Vous êtes ici : Accueil > Actualités > Droit de la construction > Responsabilité construction : le grand recentrage 2024–2025 de la Cour de cassation

Responsabilité construction : le grand recentrage 2024–2025 de la Cour de cassation

Hier
Responsabilité construction : le grand recentrage 2024–2025 de la Cour de cassation
jurisprudence-construction-responsabilité-décennale-1792-1792-7-réception-tacite-assignation-au-fond-prescription-recours-sous-traitant-dommages-ouvrage-DO-préfinancement-dirigeant-faute-séparable-délai-d’épreuve-dommage-réalisé-injonction-administrative-

1) Résumé succinct

Périmètre de la responsabilité décennale (revirement) : la Cour de cassation est revenue, le 21 mars 2024, sur la solution de 2017 : les éléments d’équipement ajoutés ou remplacés sur un ouvrage existant ne relèvent ni de la décennale ni de la biennale, mais de la responsabilité contractuelle de droit commun (donc hors assurance obligatoire). 

Réception des travaux (tacite) : la réception tacite exige, plus fermement rappelé le 6 juin 2024, des actes traduisant sans équivoque la volonté de recevoir ; simple entrée dans les lieux ou habitabilité sont insuffisantes. 

Prescription des recours entre constructeurs : la règle issue du 14 déc. 2022 (point de départ à l’assignation au fond ou à la demande de reconnaissance d’un droit) est confirmée et précisée en 2025. 

Éléments d’équipement à fonction exclusivement professionnelle (art. 1792-7) : la 3e ch civ. 6 mars 2025 réaffirme l’exclusion de la décennale pour ces équipements. 

Réalité du dommage décennal : la 3e ch civ. 26 juin 2025 rappelle que un risque futur non réalisé ne suffit pas ; il faut un dommage ou, à tout le moins, une injonction/mesure administrative imposant des travaux. 

Responsabilité personnelle du dirigeant : la 3e ch civ. 5 déc. 2024 admet qu’un dirigeant puisse engager sa responsabilité personnelle pour le défaut d’assurance obligatoire, sous conditions strictes (faute séparable, lien de causalité). 


2) Analyse détaillée 

A. Périmètre de la décennale : éléments d’équipement posés sur existant (revirement 2024)
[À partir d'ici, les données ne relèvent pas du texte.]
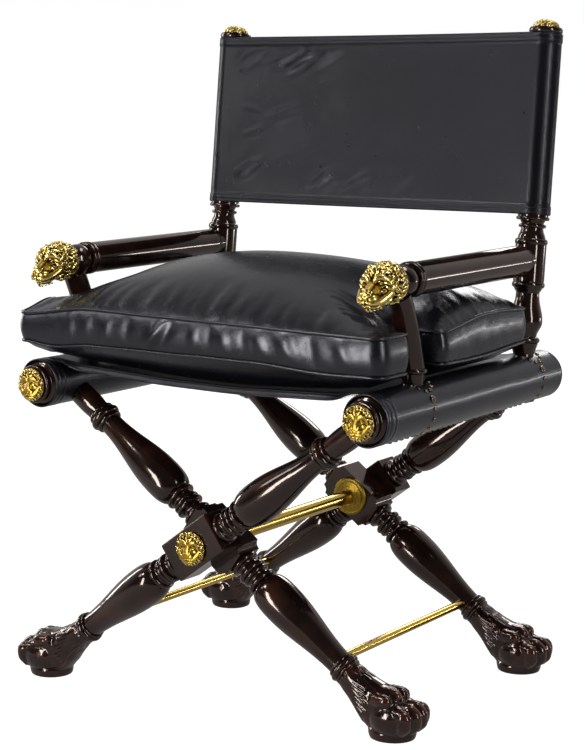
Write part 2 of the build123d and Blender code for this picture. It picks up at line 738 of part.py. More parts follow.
def back_panel():
    """Back sling between the two post loops, flush with their fronts and bowed back in the middle."""
    front = -sleeve_radius
    back = front + back_panel_thickness
    end_x = half_spacing - sqrt((sleeve_radius + seat_gap) ** 2 - back**2)
    middle = Location((0, rear_post_y, rail_axis_height), (-post_lean, 0, 0))
    outline = make_face(sagging_sheet(end_x, front, back_panel_thickness, back_panel_sag))
    return middle * Pos(0, 0, sleeve_bottom) * extrude(outline, sleeve_length)


sling_top = rail_top - seat_panel_drop
sling_underside = sling_top - seat_panel_thickness - rail_axis_height
sling_half_width = half_spacing - sqrt((roll_radius + seat_gap) ** 2 - sling_underside**2)


def seat_panel():
    """Seat sling between the two rolled rails."""
    front_y = rail_front_y + turning_length(rail_nose_turning) + seat_panel_front_setback
    back_y = rail_back_y - seat_panel_rear_setback
    outline = make_face(sagging_sheet(sling_half_width, -sling_top, seat_panel_thickness, seat_panel_sag))
    sheet = Pos(0, front_y, 0) * along_y * extrude(outline, back_y - front_y)
    return sheet - post_holes() - mirror(post_holes(), Plane.YZ)


# ---------------------------------------------------------------- cushion
cushion_front_y = cushion_front_setback - front_depth
cushion_back_y = rear_post_y - post_vase_radius + cushion_rear_clearance
cushion_half_width = half_spacing + cushion_overhang
boxing_bottom = rail_top + boxing_start
boxing_top = boxing_bottom + boxing_height


def under_cushion(lift):
    """Everything below the cushion, which is the sling and both rails, raised by lift."""
    y = cushion_front_y - lift
    dip = sling_top + lift
    roll = rail_top + lift
    edge = cushion_half_width + block_width
    edges = [
        Line((-edge, y, roll), (-sling_half_width, y, roll)),
        Line((-sling_half_width, y, roll), (-sling_half_width, y, dip)),
        ThreePointArc(
            (-sling_half_width, y, dip), (0, y, dip - seat_panel_sag), (sling_half_width, y, dip)
        ),
        Line((sling_half_width, y, dip), (sling_half_width, y, roll)),
        Line((sling_half_width, y, roll), (edge, y, roll)),
        Line((edge, y, roll), (edge, y, pivot_height)),
        Line((edge, y, pivot_height), (-edge, y, pivot_height)),
        Line((-edge, y, pivot_height), (-edge, y, roll)),
    ]
    return extrude(make_face(edges), cushion_back_y - cushion_front_y + 2 * lift, dir=(0, 1, 0))


def rounded_slab(inset, z):
    """Rounded rectangle of the cushion's outline, pulled in by inset, at height z."""
    width = 2 * (cushion_half_width - inset)
    depth = cushion_back_y - cushion_front_y - 2 * inset
    middle_y = (cushion_front_y + cushion_back_y) / 2
    return Plane(origin=(0, middle_y, z)) * RectangleRounded(width, depth, cushion_corner)


def cushion_form(inset):
    """T-shaped box cushion with a crowned top, every face pulled in by inset."""
    belly_bottom = sling_top - seat_panel_sag - belly_spare
    stations = [(belly_inset, belly_bottom), (belly_inset, rail_top + belly_lift + inset)]
    stations += [(0.0, boxing_bottom), (0.0, boxing_top)]
    stations += [(pull, boxing_top + rise - inset) for pull, rise in crown]
    slabs = [rounded_slab(pull + inset, height) for pull, height in stations]
    shape = loft(slabs[:2], ruled=True)
    for low, high in zip(slabs[1:], slabs[2:]):
        shape += loft([low, high], ruled=True)
    notch_depth = cushion_half_width - half_spacing + notch_inside_post + inset
    notch_length = notch_before_post + notch_behind_post + 2 * inset
    notch = Box(2 * notch_depth, notch_length, 2 * boxing_top)
    notch = fillet(notch.edges().filter_by(Axis.Z), cushion_corner)
    notch_y = front_post_y + (notch_behind_post - notch_before_post) / 2
    for side in (-1, 1):
        shape -= Pos(side * cushion_half_width, notch_y, boxing_top) * notch
    shape -= under_cushion(2 * seat_gap + inset)
    return max(shape.solids(), key=lambda solid: solid.volume)


# ---------------------------------------------------------------- the chair
pairs = {"inner": (-1, inner_planes, leg(hollowed=True)), "outer": (1, outer_planes, leg(hollowed=False))}
one_paw = paw()
for pair, (side, planes, blank) in pairs.items():
    for place, plane_y, toward in (("front", planes[0], -1), ("rear", planes[1], 1)):
        leg_place = Location((0, plane_y, pivot_height), (0, side * leg_tilt, 0))
        save(f"leg_{pair}_{place}", leg_place * (blank - stretcher_socket(toward)))
        foot = one_paw if side < 0 else mirror(one_paw, Plane.YZ)
        save(f"paw_{pair}_{place}", Pos(0, plane_y, 0) * foot)
    save(f"stretcher_{pair}", stretcher(side, planes))

cap_seat = block_thickness / 2 + seat_gap
bolt_front_y = outer_planes[0] - cap_seat
bolt_rear_y = outer_planes[1] + cap_seat
front_rosette_y = inner_planes[0] + cap_seat
rear_rosette_y = inner_planes[1] - cap_seat
bolt = y_rod(journal_radius, 0, pivot_height, bolt_front_y, bolt_rear_y)
bolt += y_rod(
    bolt_radius, 0, pivot_height, front_rosette_y + rosette_thickness, rear_rosette_y - rosette_thickness
)
save("cross_bolt", bolt)

boss = [("taper", rosette_thickness - turning_length(rosette_face), rosette_boss_radius)]
rosette = turned(rosette_radius, rosette_face + boss)
rosette -= rod(journal_radius + running_gap, (0, 0, 0), (0, 0, rosette_thickness))
rosettes = [
    Pos(0, front_rosette_y, pivot_height) * along_y * rosette,
    Pos(0, rear_rosette_y, pivot_height) * against_y * rosette,
]
save("bolt_rosettes", Compound(children=rosettes))

front_cap = mask_medallion(bolt_cap_radius, bolt_cap_rim, journal_radius, 0.0)
save("bolt_cap_front", Pos(0, bolt_front_y, pivot_height) * front_cap)
rear_cap = turned(rear_cap_radius, rear_cap_turning)
save("bolt_cap_rear", Pos(0, bolt_rear_y, pivot_height) * along_y * rear_cap)

rail_mask = mask_medallion(medallion_radius, medallion_rim, hinge_pin_radius, spigot_length)
side_pieces = {
    "front_post": front_post(),
    "rear_post": rear_post(),
    "arm": arm(),
    "lion_head": lion_head(front_post_relief()),
    "rail_medallion": Pos(half_spacing, rail_front_y, rail_axis_height) * rail_mask,
    "rail_end_cap": end_cap(),
    "post_cap": post_cap(),
    "finial": finial(),
    "back_sleeve": back_sleeve(),
}
for side_name, planes, mirrored in (("left", inner_planes, True), ("right", outer_planes, False)):
    pieces = dict(side_pieces)
    pieces["rail"] = rail(planes)
    pieces["rail_leather"] = rail_leather(planes)
    pieces["rail_nails"] = rail_nails(planes)
    pieces["hinge_pins"] = hinge_pins(planes)
    for name, shape in pieces.items():
        save(f"{name}_{side_name}", mirror(shape, Plane.YZ) if mirrored else shape)

save("seat_panel", seat_panel())
save("back_panel", back_panel())
save("cushion_cover", cushion_form(0.0) - cushion_form(cover_thickness))
save("cushion_fill", cushion_form(cover_thickness + seat_gap))
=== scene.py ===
import json
from math import copysign, cos, degrees, exp, hypot, pi, radians, sin, sqrt
from random import Random

import bmesh
import bpy
import numpy as np
from mathutils import Euler, Matrix, Vector, noise
from mathutils.bvhtree import BVHTree
from mathutils.geometry import delaunay_2d_cdt
from mathutils.kdtree import KDTree

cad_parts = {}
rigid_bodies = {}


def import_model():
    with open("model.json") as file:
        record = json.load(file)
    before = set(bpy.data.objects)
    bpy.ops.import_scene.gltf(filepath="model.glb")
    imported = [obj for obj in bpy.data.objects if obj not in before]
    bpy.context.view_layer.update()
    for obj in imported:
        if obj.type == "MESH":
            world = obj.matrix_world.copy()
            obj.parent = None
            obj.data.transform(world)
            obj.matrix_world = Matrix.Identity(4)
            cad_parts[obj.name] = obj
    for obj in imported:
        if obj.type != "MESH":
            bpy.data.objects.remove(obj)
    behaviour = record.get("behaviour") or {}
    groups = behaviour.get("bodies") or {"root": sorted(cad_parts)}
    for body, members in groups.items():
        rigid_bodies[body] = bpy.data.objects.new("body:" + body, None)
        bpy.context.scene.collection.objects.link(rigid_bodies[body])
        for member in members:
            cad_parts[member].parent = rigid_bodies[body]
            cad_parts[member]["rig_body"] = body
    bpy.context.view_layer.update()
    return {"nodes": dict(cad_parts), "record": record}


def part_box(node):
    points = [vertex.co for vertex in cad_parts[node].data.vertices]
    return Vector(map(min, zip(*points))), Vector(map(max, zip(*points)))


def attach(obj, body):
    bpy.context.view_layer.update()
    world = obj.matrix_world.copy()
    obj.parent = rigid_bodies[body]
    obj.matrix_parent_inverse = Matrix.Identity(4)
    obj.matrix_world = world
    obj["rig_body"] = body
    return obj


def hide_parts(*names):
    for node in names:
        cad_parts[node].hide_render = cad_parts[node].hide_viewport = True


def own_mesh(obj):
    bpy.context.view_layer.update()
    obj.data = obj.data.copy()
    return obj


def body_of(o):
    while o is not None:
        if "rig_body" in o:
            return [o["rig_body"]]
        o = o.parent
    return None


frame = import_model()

# Folding X-frame armchair, in metres. +X is to the right from the front, +Y to the back, +Z up.
# Carvings, castings and leather are worked out in millimetres and scaled when they are shown.
mm = 0.001
nodes = frame["nodes"]
scene = bpy.context.scene

# ---------------- places read from the frame
sides = {"left": -1, "right": 1}
rail_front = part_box("rail_right")[0].y
leather_low, leather_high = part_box("rail_leather_right")
rail_x = (leather_low.x + leather_high.x) / 2
rail_z = (leather_low.z + leather_high.z) / 2
roll_radius = (leather_high.z - leather_low.z) / 2
head_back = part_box("lion_head_right")[1].y
arm_low, arm_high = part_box("arm_right")
arm_z = (arm_low.z + arm_high.z) / 2
post_lean = radians(7.2)
slot_of = {row["node"]: row["material_slot"] for row in frame["record"]["subparts"]}


# ---------------- shader tools
def linear(hex_colour):
    """An sRGB hex colour as linear RGBA."""
    parts = [int(hex_colour[i : i + 2], 16) / 255 for i in (1, 3, 5)]
    return [c / 12.92 if c <= 0.04045 else ((c + 0.055) / 1.055) ** 2.4 for c in parts] + [1.0]


def add_node(tree, kind, settings=None, inputs=None, stops=()):
    """Adds a shader node. settings are its own properties; an input is a value or another node's socket.

    stops are the (position, hex colour) pairs of a colour ramp."""
    node = tree.nodes.new(kind)
    for name, value in (settings or {}).items():
        setattr(node, name, value)
    for name, value in (inputs or {}).items():
        if isinstance(value, bpy.types.NodeSocket):
            tree.links.new(value, node.inputs[name])
        else:
            node.inputs[name].default_value = value
    if stops:
        elements = node.color_ramp.elements
        while len(elements) < len(stops):
            elements.new(0.5)
        for element, (position, hex_colour) in zip(elements, stops):
            element.position = position
            element.color = linear(hex_colour)
    return node


def new_material(name, **surface):
    """An empty node material with its Principled shader; surface gives the shader's sockets."""
    material = bpy.data.materials.new(name)
    material.use_nodes = True
    tree = material.node_tree
    tree.nodes.clear()
    shader = add_node(tree, "ShaderNodeBsdfPrincipled", inputs=surface)
    out = add_node(tree, "ShaderNodeOutputMaterial")
    tree.links.new(shader.outputs["BSDF"], out.inputs["Surface"])
    return material, tree, shader


def feed(tree, shader, sources):
    """Links each source to the shader's socket of that name."""
    for name, source in sources.items():
        tree.links.new(source, shader.inputs[name])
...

Décision clef : Cass. civ. 3e, 21 mars 2024, n° 22-18.694, FS-B+R (publié).

Faits/procédure : pose d’un insert dans une cheminée existante ; incendie ; condamnation sur la décennale. Solution : cassation – la Cour renonce à la jurisprudence 2017 : les éléments d’équipement installés en remplacement ou par adjonction sur existant ne constituent pas un ouvrage et ne relèvent ni de la décennale ni de la biennale ; seule demeure la responsabilité contractuelle (hors assurance obligatoire). Légifrance
Référence antérieure renversée (2017) : séries 2017 (15 juin 2017, n° 16-19.640 ; 14 sept. 2017, n° 16-17.323) expressément discutées dans l’arrêt 2024. 

Conséquences pratiques : bascule des litiges de rénovation vers le droit commun (preuve de la faute, prescription quinquennale, assurance non obligatoire), sauf si les travaux constituent en eux-mêmes un ouvrage (ex. conduite de plusieurs km qualifiée d’ouvrage : Cass. 3e civ., 19 janv. 2017, n° 15-25.283).

B. Réception des travaux (point de départ des garanties)

Décision : Cass. civ. 3e, 6 juin 2024, n° 22-23.557.
Principe : la réception tacite suppose des actes non équivoques (volonté de recevoir) ; la seule prise de possession ou l’habitabilité ne suffisent pas. Impact : sécurise le point de départ de la décennale et de la GPA. 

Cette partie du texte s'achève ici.